** Begin **

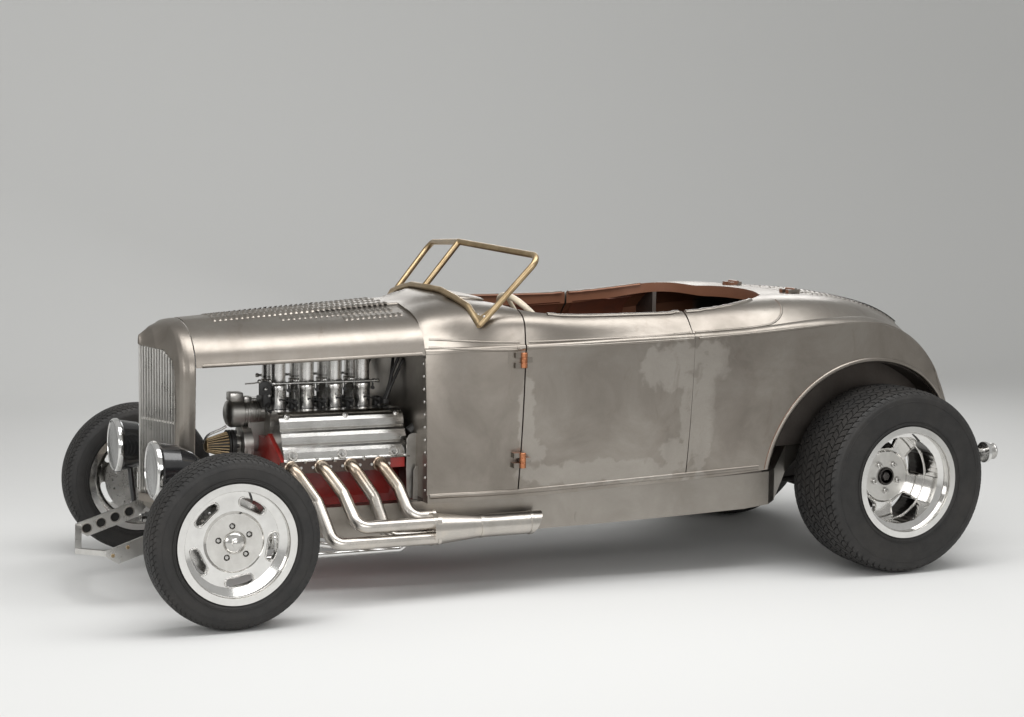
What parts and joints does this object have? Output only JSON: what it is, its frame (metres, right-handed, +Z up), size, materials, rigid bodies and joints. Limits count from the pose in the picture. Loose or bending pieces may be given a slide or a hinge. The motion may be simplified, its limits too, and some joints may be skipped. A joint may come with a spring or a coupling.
{
  "type": "street rod roadster",
  "caption": "open two-seat street rod with bare metal body, exposed engine, side exhausts and highboy stance; wheels, steering, doors and deck lid move",
  "frame": {"origin": "on the ground under the middle of the car's length and width", "axes": "+X forward along the length, +Y to the car's left, +Z up"},
  "size_m": [3.756, 1.598, 1.287],
  "materials": {
    "bare_steel": "satin bare metal",
    "frame_steel": "satin bare metal",
    "bronze": "satin",
    "chrome": "polished",
    "polished_alloy": "polished",
    "cast_alloy": "satin",
    "red_block": "gloss",
    "black_paint": "gloss",
    "black_parts": "satin",
    "header_steel": "satin",
    "brake_steel": "satin",
    "cast_iron": "cast",
    "tyre_rubber": "matt",
    "brown_hide": "satin",
    "cream_plastic": "gloss"
  },
  "bodies": {
    "chassis": {"cowl": "bare_steel", "rear_body": "bare_steel", "floor": "frame_steel", "firewall": "bare_steel", "wheel_tubs": "frame_steel", "seat": "brown_hide", "hood_top": "bare_steel", "grille_shell": "bare_steel", "grille_bars": "frame_steel", "radiator": "black_parts", "windscreen_frame": "bronze", "frame": "frame_steel", "front_spreader": "frame_steel", "front_axle": "chrome", "front_spring": "black_parts", "radius_rods": "chrome", "rear_axle": "cast_iron", "rear_shocks": "chrome", "engine_block": "red_block", "valve_covers": "polished_alloy", "intake": "cast_alloy", "front_drive": "cast_alloy", "headers": "header_steel", "headlamps": "black_paint", "tail_lamps": "bronze", "steering_column": "black_parts"},
    "door_left": {"door_left": "bare_steel"},
    "door_right": {"door_right": "bare_steel"},
    "deck_lid": {"deck_lid": "bare_steel"},
    "knuckle_left": {"knuckle_left": "chrome"},
    "knuckle_right": {"knuckle_right": "chrome"},
    "tie_rod": {"tie_rod": "chrome"},
    "wheel_front_left": {"rim_front_left": "polished_alloy", "tyre_front_left": "tyre_rubber", "brake_rotor_left": "brake_steel"},
    "wheel_front_right": {"rim_front_right": "polished_alloy", "tyre_front_right": "tyre_rubber", "brake_rotor_right": "brake_steel"},
    "wheel_rear_left": {"rim_rear_left": "polished_alloy", "tyre_rear_left": "tyre_rubber", "brake_drum_left": "cast_iron"},
    "wheel_rear_right": {"rim_rear_right": "polished_alloy", "tyre_rear_right": "tyre_rubber", "brake_drum_right": "cast_iron"},
    "steering_wheel": {"steering_wheel": "cream_plastic"}
  },
  "joints": [
    {"name": "door_left_hinge", "type": "hinge", "parent": "chassis", "child": "door_left", "pos_m": [0.355, 0.57607, 0.685], "axis": [0, 0, -1], "range_deg": [0, 65]},
    {"name": "door_right_hinge", "type": "hinge", "parent": "chassis", "child": "door_right", "pos_m": [0.355, -0.57607, 0.685], "axis": [0, 0, 1], "range_deg": [0, 65]},
    {"name": "deck_lid_hinge", "type": "hinge", "parent": "chassis", "child": "deck_lid", "pos_m": [-0.995, 0, 1.08535], "axis": [0, 1, 0], "range_deg": [0, 60]},
    {"name": "steering_left", "type": "hinge", "parent": "chassis", "child": "knuckle_left", "pos_m": [1.485, 0.578, 0.3], "axis": [0, 0, 1], "range_deg": [-25, 25]},
    {"name": "steering_right", "type": "hinge", "parent": "chassis", "child": "knuckle_right", "pos_m": [1.485, -0.578, 0.3], "axis": [0, 0, 1], "range_deg": [-25, 25]},
    {"name": "tie_rod_swing", "type": "hinge", "parent": "knuckle_left", "child": "tie_rod", "pos_m": [1.345, 0.578, 0.226], "axis": [0, 0, 1], "range_deg": [-25, 25]},
    {"name": "steering_wheel_turn", "type": "hinge", "parent": "chassis", "child": "steering_wheel", "pos_m": [0.195, 0.29, 0.93], "axis": [-0.8192, 0, 0.5736], "range_deg": [-375, 375]},
    {"name": "wheel_front_left_spin", "type": "hinge", "parent": "knuckle_left", "child": "wheel_front_left", "pos_m": [1.485, 0.697, 0.3], "axis": [0, 1, 0], "continuous": true},
    {"name": "wheel_front_right_spin", "type": "hinge", "parent": "knuckle_right", "child": "wheel_front_right", "pos_m": [1.485, -0.697, 0.3], "axis": [0, 1, 0], "continuous": true},
    {"name": "wheel_rear_left_spin", "type": "hinge", "parent": "chassis", "child": "wheel_rear_left", "pos_m": [-1.207, 0.649, 0.365], "axis": [0, 1, 0], "continuous": true},
    {"name": "wheel_rear_right_spin", "type": "hinge", "parent": "chassis", "child": "wheel_rear_right", "pos_m": [-1.207, -0.649, 0.365], "axis": [0, 1, 0], "continuous": true}
  ],
  "couplings": [
    {"joint": "steering_right", "follows": "steering_left", "ratio": 1},
    {"joint": "tie_rod_swing", "follows": "steering_left", "ratio": -1},
    {"joint": "steering_wheel_turn", "follows": "steering_left", "ratio": 15}
  ]
}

** End **

■ **Work instructions**
Restate the data above word for word.

■ **Solution to the exercise**
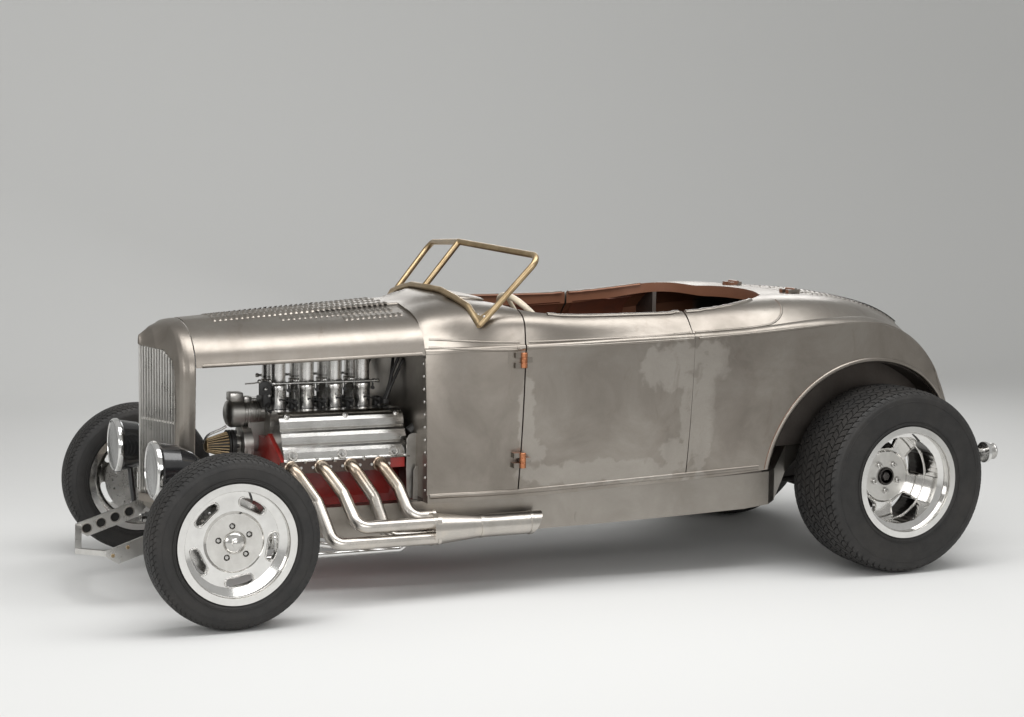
What parts and joints does this object have? Output only JSON: what it is, its frame (metres, right-handed, +Z up), size, materials, rigid bodies and joints. Limits count from the pose in the picture. Loose or bending pieces may be given a slide or a hinge. The motion may be simplified, its limits too, and some joints may be skipped. A joint may come with a spring or a coupling.
{
  "type": "street rod roadster",
  "caption": "open two-seat street rod with bare metal body, exposed engine, side exhausts and highboy stance; wheels, steering, doors and deck lid move",
  "frame": {"origin": "on the ground under the middle of the car's length and width", "axes": "+X forward along the length, +Y to the car's left, +Z up"},
  "size_m": [3.756, 1.598, 1.287],
  "materials": {
    "bare_steel": "satin bare metal",
    "frame_steel": "satin bare metal",
    "bronze": "satin",
    "chrome": "polished",
    "polished_alloy": "polished",
    "cast_alloy": "satin",
    "red_block": "gloss",
    "black_paint": "gloss",
    "black_parts": "satin",
    "header_steel": "satin",
    "brake_steel": "satin",
    "cast_iron": "cast",
    "tyre_rubber": "matt",
    "brown_hide": "satin",
    "cream_plastic": "gloss"
  },
  "bodies": {
    "chassis": {"cowl": "bare_steel", "rear_body": "bare_steel", "floor": "frame_steel", "firewall": "bare_steel", "wheel_tubs": "frame_steel", "seat": "brown_hide", "hood_top": "bare_steel", "grille_shell": "bare_steel", "grille_bars": "frame_steel", "radiator": "black_parts", "windscreen_frame": "bronze", "frame": "frame_steel", "front_spreader": "frame_steel", "front_axle": "chrome", "front_spring": "black_parts", "radius_rods": "chrome", "rear_axle": "cast_iron", "rear_shocks": "chrome", "engine_block": "red_block", "valve_covers": "polished_alloy", "intake": "cast_alloy", "front_drive": "cast_alloy", "headers": "header_steel", "headlamps": "black_paint", "tail_lamps": "bronze", "steering_column": "black_parts"},
    "door_left": {"door_left": "bare_steel"},
    "door_right": {"door_right": "bare_steel"},
    "deck_lid": {"deck_lid": "bare_steel"},
    "knuckle_left": {"knuckle_left": "chrome"},
    "knuckle_right": {"knuckle_right": "chrome"},
    "tie_rod": {"tie_rod": "chrome"},
    "wheel_front_left": {"rim_front_left": "polished_alloy", "tyre_front_left": "tyre_rubber", "brake_rotor_left": "brake_steel"},
    "wheel_front_right": {"rim_front_right": "polished_alloy", "tyre_front_right": "tyre_rubber", "brake_rotor_right": "brake_steel"},
    "wheel_rear_left": {"rim_rear_left": "polished_alloy", "tyre_rear_left": "tyre_rubber", "brake_drum_left": "cast_iron"},
    "wheel_rear_right": {"rim_rear_right": "polished_alloy", "tyre_rear_right": "tyre_rubber", "brake_drum_right": "cast_iron"},
    "steering_wheel": {"steering_wheel": "cream_plastic"}
  },
  "joints": [
    {"name": "door_left_hinge", "type": "hinge", "parent": "chassis", "child": "door_left", "pos_m": [0.355, 0.57607, 0.685], "axis": [0, 0, -1], "range_deg": [0, 65]},
    {"name": "door_right_hinge", "type": "hinge", "parent": "chassis", "child": "door_right", "pos_m": [0.355, -0.57607, 0.685], "axis": [0, 0, 1], "range_deg": [0, 65]},
    {"name": "deck_lid_hinge", "type": "hinge", "parent": "chassis", "child": "deck_lid", "pos_m": [-0.995, 0, 1.08535], "axis": [0, 1, 0], "range_deg": [0, 60]},
    {"name": "steering_left", "type": "hinge", "parent": "chassis", "child": "knuckle_left", "pos_m": [1.485, 0.578, 0.3], "axis": [0, 0, 1], "range_deg": [-25, 25]},
    {"name": "steering_right", "type": "hinge", "parent": "chassis", "child": "knuckle_right", "pos_m": [1.485, -0.578, 0.3], "axis": [0, 0, 1], "range_deg": [-25, 25]},
    {"name": "tie_rod_swing", "type": "hinge", "parent": "knuckle_left", "child": "tie_rod", "pos_m": [1.345, 0.578, 0.226], "axis": [0, 0, 1], "range_deg": [-25, 25]},
    {"name": "steering_wheel_turn", "type": "hinge", "parent": "chassis", "child": "steering_wheel", "pos_m": [0.195, 0.29, 0.93], "axis": [-0.8192, 0, 0.5736], "range_deg": [-375, 375]},
    {"name": "wheel_front_left_spin", "type": "hinge", "parent": "knuckle_left", "child": "wheel_front_left", "pos_m": [1.485, 0.697, 0.3], "axis": [0, 1, 0], "continuous": true},
    {"name": "wheel_front_right_spin", "type": "hinge", "parent": "knuckle_right", "child": "wheel_front_right", "pos_m": [1.485, -0.697, 0.3], "axis": [0, 1, 0], "continuous": true},
    {"name": "wheel_rear_left_spin", "type": "hinge", "parent": "chassis", "child": "wheel_rear_left", "pos_m": [-1.207, 0.649, 0.365], "axis": [0, 1, 0], "continuous": true},
    {"name": "wheel_rear_right_spin", "type": "hinge", "parent": "chassis", "child": "wheel_rear_right", "pos_m": [-1.207, -0.649, 0.365], "axis": [0, 1, 0], "continuous": true}
  ],
  "couplings": [
    {"joint": "steering_right", "follows": "steering_left", "ratio": 1},
    {"joint": "tie_rod_swing", "follows": "steering_left", "ratio": -1},
    {"joint": "steering_wheel_turn", "follows": "steering_left", "ratio": 15}
  ]
}